Приезжал к маме.

Мама ставила те же условия, что и отец: хотела, чтобы хвалили ее квартиру, мягкую мебель с вышивками и тяжелые портьеры на окнах.

Мальчик ходил в кино. Говорил с бабушкой.

Бабушка говорила о религии и святости брака и как будто не знала, разведена ее дочь или не разведена.

У мамы деньги в банке, небольшие «свободные деньги»; настоящее большое состояние у бабушки, но мама «играла».

Сергей с любопытством гостя наблюдал в Питере, как мама получает газету, разворачивает ее и смотрит, какова цена акций Лианозова, Путиловских и других акций, названий которых я не помню. Акций этих не было у мамы в наличии – играла контора. Это была чистая фикция, но интриговавшая испытанием судьбы. Удачи, неудачи напечатаны петитом в строчку. Надо было угадать, когда будет удача, успеть продать и купить чужую неудачу, подождать, когда она обернется удачей, и тоже продать.

Сережа выходил на тихую улицу, шел в Таврический сад. Над замерзшими прудами мерзли знакомые дубы; за большим прудом задом стоял Таврический дворец, недалеко боком – Смольный.

Боком и задом стояла судьба.

Мальчик ходил в кино. Кино существовало, как бы не существуя. О нем не говорили, хотя продавались открытки киноактеров и киноактрис.

На углах стояли газетчики. За газетчиками на стенах висели номера газет и пестрые обложки книжек о Нате Пинкертоне и Нике Картере и многих других; приключения всех сыщиков были очень однообразны. Такие же приключения показывались в кино – многосерийные, повторяющиеся, сокращенные и в то же время неторопливые. И веселые пустячки эксцентрических коротких комедий, в которых были погони, драки и бросание в лицо врагам пирожных с кремом.

Мальчик ходил в кино.

Что оно могло дать?

Тогдашнее кино давало скороговорку чувств и восклицание ужасов. Сергей Михайлович надолго запомнил и записал одну историю.

Вот рассказ об одном фильме. Сергей Михайлович записывает, связывая воспоминания с маминым рукоделием, с диванами, с бабушкой, со спальней бабушки, которая вся в длинно голубых драпри.

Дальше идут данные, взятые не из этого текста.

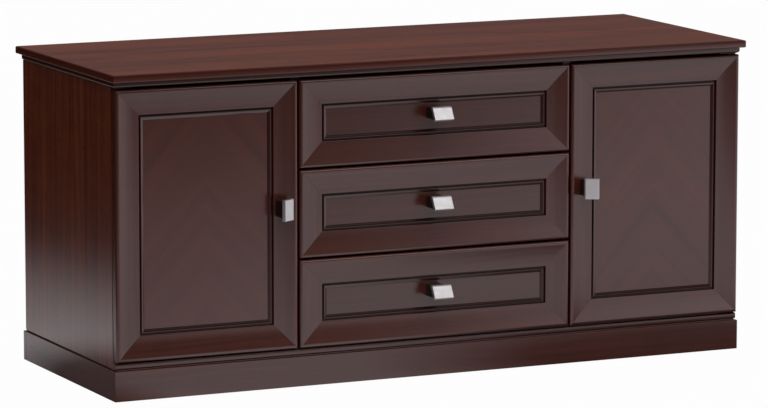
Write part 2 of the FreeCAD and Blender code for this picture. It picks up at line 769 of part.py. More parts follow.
def build_doors(door, knob, rail):
    """Both doors with their knobs and pivots."""
    lower_leaf_beds, pivots = [], []
    for side, sign in SIDES.items():
        name = f"{side}_door"
        spot = {"x": DOOR_MIDDLE * sign, "y": CREST, "z": FRONTS_MIDDLE}
        frame = copy_at(f"{name}_frame_copy", door["frame"], **spot)
        stile_edge = DOOR_EDGE + S.member_width
        neck_middle = stile_edge - S.door_neck_margin - S.neck_height / 2
        neck, bores = fit_knob(name, knob, neck_middle * sign,
                               FRONTS_MIDDLE + S.door_knob_rise, -90 * sign,
                               FRONT_BACK - PANEL_FACE)
        leaves, beds, fixed, bed = door_pivot(name, sign)
        pivots += fixed
        lower_leaf_beds.append(bed)
        keep(cut(f"{name}_neck_cut", neck, group(f"{name}_neck_tools", [frame, bores])),
             f"{name}_knob_neck")
        keep(cut(f"{name}_frame_cut", frame, group(f"{name}_beds", [*beds, bores])),
             f"{name}_frame")
        keep(copy_at(f"{name}_panel_copy", door["panel"], **spot), f"{name}_panel")
        keep(copy_at(f"{name}_beads_copy", door["beads"], **spot), f"{name}_beads")
        keep(group(f"{name}_leaf_group", leaves), f"{name}_pivot_leaves")
    keep(group("pivot_group", pivots), "door_pivots")
    keep(cut("base_rail_cut", rail, group("lower_leaf_beds", lower_leaf_beds)), "base_rail")


def door_pivot(name, sign):
    """Upper and lower pivot of one door, on a vertical axis near its outer edge."""
    outer = (HALF_FRONTS - S.leaf_end) * sign
    inner = (HALF_FRONTS - S.leaf_end - S.leaf_length) * sign
    low_x, high_x = (outer, inner) if sign < 0 else (inner, outer)
    x, y = PIVOT_X * sign, PIVOT_Y
    thick = S.leaf_thickness
    leaf_front = FRONT_BACK - S.leaf_width
    bore = S.pin_diameter + S.pin_clearance * 2
    wide_bore = S.pin_diameter + S.pin_bore_clearance * 2
    leaves, beds, fixed = [], [], []
    levels = {
        "upper": (FRONTS_TOP - thick, FRONTS_TOP, FRONTS_TOP - S.pin_depth,
                  CARCASS_TOP - thick, CARCASS_TOP),
        "lower": (FRONTS_FOOT, FRONTS_FOOT + thick, FRONTS_FOOT,
                  BASE_RAIL_TOP - thick, BASE_RAIL_TOP),
    }
    for end, (low, high, bore_low, fixed_low, fixed_high) in levels.items():
        tag = f"{name}_{end}"
        bed = board(f"{tag}_bed", (low_x, leaf_front, low), (high_x, FRONT_BACK, high))
        pin_room = rod(f"{tag}_bore", wide_bore, S.pin_depth, x, y, bore_low)
        eye = rod(f"{tag}_eye", bore, thick, x, y, low)
        leaves.append(cut(f"{tag}_leaf", bed, eye))
        beds += [bed, pin_room]
        plate = board(f"{tag}_plate", (low_x, leaf_front, fixed_low),
                      (high_x, CARCASS_FRONT, fixed_high))
        if end == "upper":
            pin_low, pin_high = bore_low + S.collar_clearance, fixed_low
            pieces = [plate, rod(f"{tag}_pin", S.pin_diameter, pin_high - pin_low, x, y,
                                 pin_low)]
        else:
            reach = S.front_gap_below + S.pin_depth - S.collar_clearance
            collar = S.front_gap_below - S.collar_clearance
            pieces = [plate, rod(f"{tag}_pin", S.pin_diameter, reach, x, y, fixed_high),
                      rod(f"{tag}_collar", S.collar_diameter, collar, x, y, fixed_high)]
            rail_bed = plate
        fixed.append(fuse(f"{tag}_pivot", pieces))
    return leaves, beds, fixed, rail_bed


def build_drawers(front, knob):
    """The three drawers: front, knob, box and the runner members that move."""
    box, box_runners, mid_runners = drawer_box(), *drawer_runners()
    for number, name in enumerate(DRAWERS):
        middle = drawer_middle(number)
        spot = {"y": CREST, "z": middle}
        neck, bores = fit_knob(name, knob, ZERO, middle + S.drawer_knob_rise, 0,
                               FRONT_BACK + S.box_board - PANEL_FACE)
        keep(cut(f"{name}_neck_cut", neck, bores), f"{name}_knob_neck")
        keep(copy_at(f"{name}_frame_copy", front["frame"], **spot), f"{name}_frame")
        panel = copy_at(f"{name}_panel_copy", front["panel"], **spot)
        keep(cut(f"{name}_panel_cut", panel, bores), f"{name}_panel")
        keep(copy_at(f"{name}_beads_copy", front["beads"], **spot), f"{name}_beads")
        box_spot = {"z": middle - S.box_drop}
        keep(cut(f"{name}_box_cut", copy_at(f"{name}_box_copy", box, **box_spot), bores),
             f"{name}_box")
        keep(copy_at(f"{name}_inner_copy", box_runners, **box_spot), f"{name}_runners")
        keep(copy_at(f"{name}_mid_copy", mid_runners, **box_spot), f"{name}_mid_runners")


def drawer_box():
    """A drawer box behind its front, centred on z = 0."""
    half, thick = HALF_BOX, S.box_board
    near, far = FRONT_BACK, INSIDE_BACK - S.box_back_room
    low, high = -S.box_height / 2, S.box_height / 2
    return group("drawer_box_set", [
        board("box_left", (-half, near, low), (thick - half, far, high)),
        board("box_right", (half - thick, near, low), (half, far, high)),
        board("box_front", (thick - half, near, low), (half - thick, near + thick, high)),
        board("box_back", (thick - half, far - thick, low), (half - thick, far, high)),
        board("box_bottom_board", (thick - half, near + thick, low + S.box_bottom_rise),
              (half - thick, far - thick, low + S.box_bottom_rise + S.box_bottom)),
    ])


def channel_pair(name, web, lip, reach):
    """Two lipped channels, one each side: web and lip are distances from the middle."""
    gauge = S.runner_gauge if web.value > lip.value else -S.runner_gauge
    start = CARCASS_FRONT + S.runner_setback
    length = INSIDE_BACK - S.runner_back_room - start
    pieces = []
    for side, sign in SIDES.items():
        corners = [(web, -reach), (lip, -reach), (lip, S.runner_gauge - reach),
                   (web - gauge, S.runner_gauge - reach), (web - gauge, reach - S.runner_gauge),
                   (lip, reach - S.runner_gauge), (lip, reach), (web, reach)]
        corners = [(across * sign, up) for across, up in corners]
        body = bar(f"{name}_{side}", "XZ_Plane", corners, length)
        pieces.append(place(body, y=start + length / 2))
    return group(name, pieces)


def runner_members():
    """Web, lip and half height of the three members of a runner."""
    gauge, play, tip = S.runner_gauge, S.runner_play, S.runner_tip
    half = S.runner_height / 2
    outer = PARTITION_INNER
    middle = outer - gauge - play
    inner = HALF_BOX
    return {
        "cabinet": (outer, inner + tip * 2, half),
        "mid": (middle, inner + gauge + tip, half - gauge - play),
        "drawer": (inner, middle - gauge - tip, half - (gauge + play) * 2),
    }


def drawer_runners():
    """The runner members on a drawer box and the ones between it and the cabinet."""
    members = runner_members()
    return (channel_pair("inner_runner_set", *members["drawer"]),
            channel_pair("mid_runner_set", *members["mid"]))


def build_cabinet_runners():
    """The runner members on the partitions."""
    pair = channel_pair("outer_runner_set", *runner_members()["cabinet"])
    rows = [copy_at(f"{name}_outer_copy", pair, z=drawer_middle(number) - S.box_drop)
            for number, name in enumerate(DRAWERS)]
    keep(group("cabinet_runner_group", rows), "cabinet_runners")


# ------------------------------------------------------------------------ the piece


def check_document():
    """Stops if any object failed or any sub-part has no valid shape."""
    doc.recompute()
    for item in doc.Objects:
        if {"Invalid", "Error"} & set(item.State):
            raise RuntimeError(f"{item.Label} did not recompute: {item.State}")
    for item in nodes:
        if item.Shape.isNull() or not item.Shape.isValid() or not item.Shape.Solids:
            raise RuntimeError(f"{item.Label} has no valid solid")


def write_parts():
    """Writes one file for each sub-part."""
    os.makedirs("parts", exist_ok=True)
    for item in nodes:
        item.Shape.exportStep(os.path.join("parts", f"{item.Label}.step"))
        print(f"{item.Label}: {len(item.Shape.Solids)} solid(s)")


def build():
    """Builds the whole credenza."""
    build_top()
    rail = build_carcass()
    build_bumpers()
    build_plinth()
    plate, point = knob_plate()
    knob = {"plate": plate, "neck": knob_neck(point)}
    build_doors(front_set("door", DOOR_WIDTH, FRONTS_HEIGHT), knob, rail)
    build_drawers(front_set("drawer", S.drawer_front_width, DRAWER_HEIGHT), knob)
    build_cabinet_runners()
    check_document()
    write_parts()


build()
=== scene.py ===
import json
import logging
import math
from collections.abc import Callable, Iterable, Sequence
from dataclasses import dataclass, field
from enum import Enum
from functools import cache
from itertools import accumulate

import bmesh
import bpy
from bmesh.types import BMesh, BMFace, BMLayerItem, BMVert
from bpy.types import Material, NodeSocket, Object
from mathutils import Matrix, Vector


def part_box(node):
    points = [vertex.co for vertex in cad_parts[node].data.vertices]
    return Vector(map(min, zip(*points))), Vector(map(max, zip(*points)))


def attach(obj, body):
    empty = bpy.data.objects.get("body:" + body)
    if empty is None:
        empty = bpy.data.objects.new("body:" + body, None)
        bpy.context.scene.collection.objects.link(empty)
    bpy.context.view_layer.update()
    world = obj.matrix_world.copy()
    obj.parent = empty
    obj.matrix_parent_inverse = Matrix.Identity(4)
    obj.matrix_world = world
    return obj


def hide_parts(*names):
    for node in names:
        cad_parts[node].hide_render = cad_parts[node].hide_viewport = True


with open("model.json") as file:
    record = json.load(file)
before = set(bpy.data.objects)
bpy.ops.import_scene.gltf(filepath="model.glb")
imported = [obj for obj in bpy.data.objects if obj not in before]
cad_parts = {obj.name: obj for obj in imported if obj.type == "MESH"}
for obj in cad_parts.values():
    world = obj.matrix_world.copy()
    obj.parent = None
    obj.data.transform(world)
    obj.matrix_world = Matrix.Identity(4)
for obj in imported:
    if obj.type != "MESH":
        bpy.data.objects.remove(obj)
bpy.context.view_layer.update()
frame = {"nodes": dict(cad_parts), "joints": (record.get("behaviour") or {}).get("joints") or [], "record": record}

# Office credenza in lacquered mahogany.  Metres; +X to the right, +Y to the back, +Z up.

GRAIN_MAP = "grain"
# The vertex attributes below hold a painted highlight on crests and arrises and a painted shade in quirks, grooves
# and along edges and roundings.
PAINTED_HIGHLIGHT = "painted_highlight"
PAINTED_SHADE = "painted_shade"

logging.basicConfig(level=logging.INFO, format="%(message)s")
log = logging.getLogger("credenza")

Colour = tuple[float, float, float]
Point = tuple[float, float]
Place = tuple[float, float, float]
Value = NodeSocket | float | Sequence[float]
SLOTS: dict[str, str] = {row["node"]: row["material_slot"] for row in frame["record"]["subparts"]}


class Axis(Enum):
    """A direction of the room, as the number of its coordinate."""

    X = 0
    Y = 1
    Z = 2


class Placing(Enum):
    """Where a finish takes its pattern's coordinates from."""

    GRAIN = "the map that runs along each board's grain"
    ROOM = "the place in the room"


# ---- node trees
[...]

Он пишет:

«Тревожная струна жестокости была задета во мне еще раньше.

Как странно, – живым впечатлением, но живым впечатлением с экрана.

Это была одна из очень ранних увиденных мною картин, вероятно производства Пате.

В доме кузнеца – военный постой.

Эпоха – наполеоновские войны.

Молодая жена кузнеца изменяет мужу с молодым «ампирным» сержантом.

Муж узнает.

Ловит сержанта.

Сержант связан.

Брошен на сеновал.

Кузнец раздирает его мундир.

Обнажает плечо.

И… клеймит его плечо раскаленным железом.

Как сейчас помню: голое плечо, громадный железный брус в мускулистых руках кузнеца с черными баками и белый дым (или пар), идущий от места ожога.

Сержант падает без чувств.

Кузнец приводит жандармов.

Перед ними – человек без сознания с оголенным плечом.

На плече… клеймо каторжника.

Сержант схвачен как беглый.

Его водворяют обратно в Тулон.

Финал был героико-сентиментальный.

Горит кузница.

Бывший сержант спасает жену кузнеца.

В ожогах исчезает «позорное» клеймо.

Когда горит кузница? Много лет спустя? Кого спасает сержант: самого кузнеца или только жену? Кто милует каторжника?

Ничего не помню.

Но сцена клеймения до сих пор стоит неизгладимо в памяти.

В детстве она меня мучила кошмарами.

Представлялась мне ночью.

То я видел себя сержантом,

то кузнецом.

Хватался за собственное плечо.

Иногда оно мне казалось собственным,

иногда чужим.

И становилось неясным, кто же кого клеймит…

Не забудем, однако, и того, что детство мое проходит в Риге в разгар событий пятого года.

И есть сколько угодно более страшных и жестоких впечатлений вокруг – разгул реакции и репрессий Меллер-Закомельских и иже с ними.